Through a lens: the Bell & Ross BR-X2 is a clear winner
On looks alone, the new see-through Bell & Ross BR-X2 Tourbillon Micro-Rotor is a marvel – the visual allure of sapphire cases and tourbillons attracts as much as their technical complexity. Sapphire cases are much-loved because they expose all of a watch’s inner workings – a fascination unmatched in the world of mechanics – while the tourbillon ranks among the most skilled of horological feats.
Sapphire is tough enough to manage when producing the round discs that cover watch dials (crystals), but an entire case requires expertise on another level: cracking and chipping are just some of the hazards – which is why these high-level designs tend to be limited collection only. Creating a tourbillon – an extra function in the movement that rotates like a whirlwind as a means of defeating the effects of gravity – is complex in a whole other way.

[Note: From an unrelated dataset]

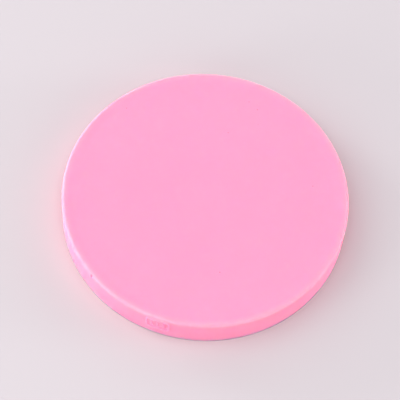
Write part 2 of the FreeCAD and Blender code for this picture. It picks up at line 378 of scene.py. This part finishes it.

Bell & Ross has experience of both, so it combined the two in its signature BR0 series with a couple of clever solutions to create the BR-X2 Tourbillon Micro-Rotor. The “sandwich” case construction allows for an entire sapphire case, with a micro-rotor to wind the watch that saves space. A metal plate containing the BR-CAL.380 automatic movement is captured by the see-through top-and-bottom solid sapphire plates, forming the sandwich and bolstering the 42.5mm case’s physical integrity. The movement itself is further skeletonised, and the watch is deceptively slim, with a case thickness of only 8.9mm.
The price tag – €59,000 – is a further surprise. Watch mavens will tell you that is a deliriously low sum for a tourbillon in a sapphire case. All of which points to the clear skill of the Bell & Ross design team – because the BR-X2 looks like a million dollars.